Our story “One Night in Bavaria” came out in the Tom Easton and Judith Dial anthology Conspiracy! , from NESFA Press.

The Viable Paradise Science Fiction and Fantasy Writers Workshop opened up for applications.  This year’s workshop will be held at the Island Inn on Martha’s Vineyard, from  Sunday, October 16th, through Friday, October 21st, 2016.

A thing that will be happening next month:

The contributors to Conspiracy! (some of them, anyway – time and distance happen to us all) will be doing a signing at Toadstool Books in Peterborough, New Hampshire on the 23rd of April.  Watch this space for the exact time.

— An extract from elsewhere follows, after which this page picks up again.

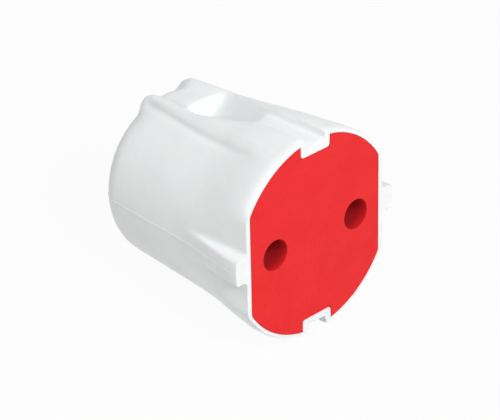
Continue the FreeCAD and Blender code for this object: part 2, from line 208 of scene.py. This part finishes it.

Finally, a trio of links for your amusement:

An article on American Sign Language and its relation to French Sign Language, and the Philadelphia ASL accent.

An article on the New York Public Library’s Erotica collection.

And finally, a link to the University of Arkansas’s* new on-line archive of its Ozark Folk Song Collection. The UofA was my undergraduate alma mater, and I was fortunate enough to take a folklore class with Mary Celestia Parler, the scholar primarily responsible for collecting the music in the archive, near the end of her teaching career there.  Having this major resource made available on-line to the public is a wonderful thing – go Razorbacks!

*Yes, that is how you form the possessive.  The state legislature officially said so.